I will soon be teaching a lesson on ROM, RAM, and virtual memory.
The problem is with “virtual memory”:
Some of the teaching resources correctly use the phrase virtual memory, and physical memory, and describe how virtual is mapped to physical via the memory management unit.
The computer's operating system, using a combination of hardware and software, maps memory addresses used by a program, called virtual addresses, into physical addresses in computer memory. Main storage, as seen by a process or task, appears as a contiguous address space or collection of contiguous segments. The operating system manages virtual address spaces and the assignment of real memory to virtual memory. Address translation hardware in the CPU, often referred to as a memory management unit or MMU, automatically translates virtual addresses to physical addresses. Software within the operating system may extend these capabilities to provide a virtual address space that can exceed the capacity of real memory and thus reference more memory than is physically present in the computer.

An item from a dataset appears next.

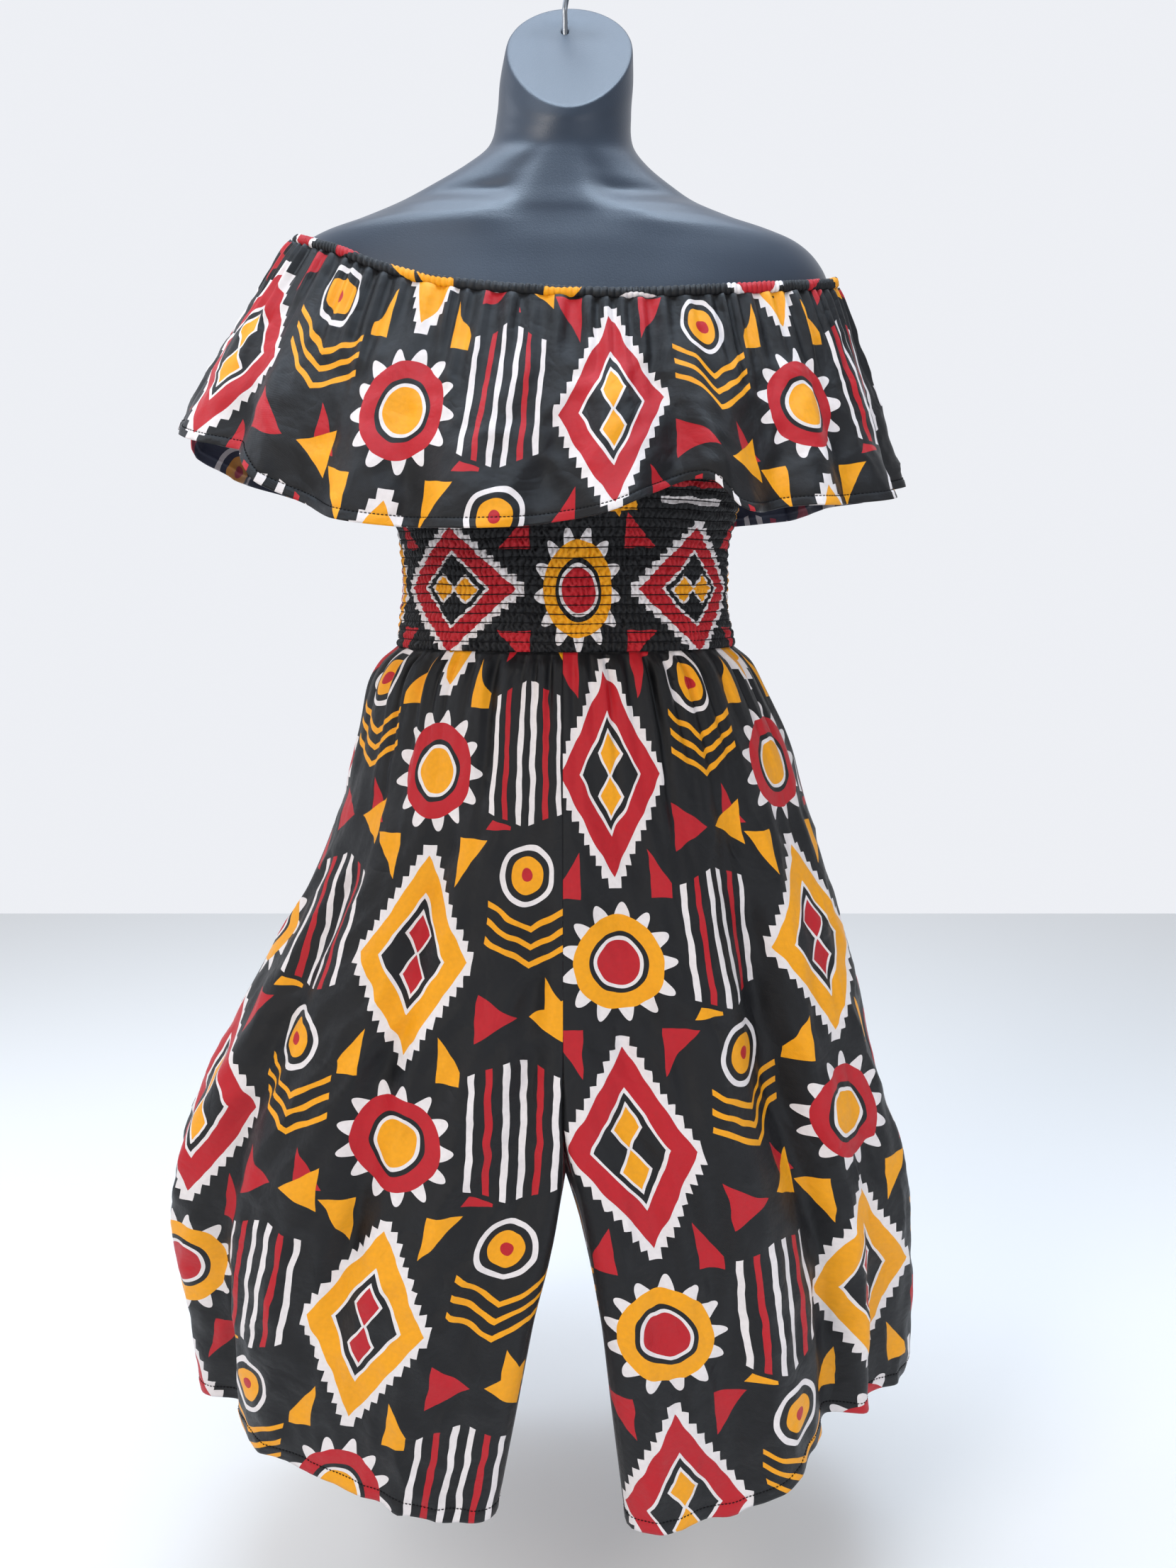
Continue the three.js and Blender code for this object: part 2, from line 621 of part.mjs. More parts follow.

While in other resources they use the phrase “virtual memory”, and describe “paging”.
Virtual memory is a section of volatile memory created temporarily on the storage drive. It is created when a computer is running many processes at once and RAM is running low.
The operating system makes part of the storage drive available to use as RAM. Virtual memory is much slower than main memory because processing power is being taken up by moving data around, rather than just executing instructions. The guide on operating systems explains how the OS manages memory.
Taken from https://www.bbc.co.uk/education/guides/zmb9mp3/revision/8 Though I have seen the same in resources approved by the exam board.
So the question is what do I do in these situations?
- The exam board is wrong, but clear about what they think the answer is.
- The exam board is unclear about the answer.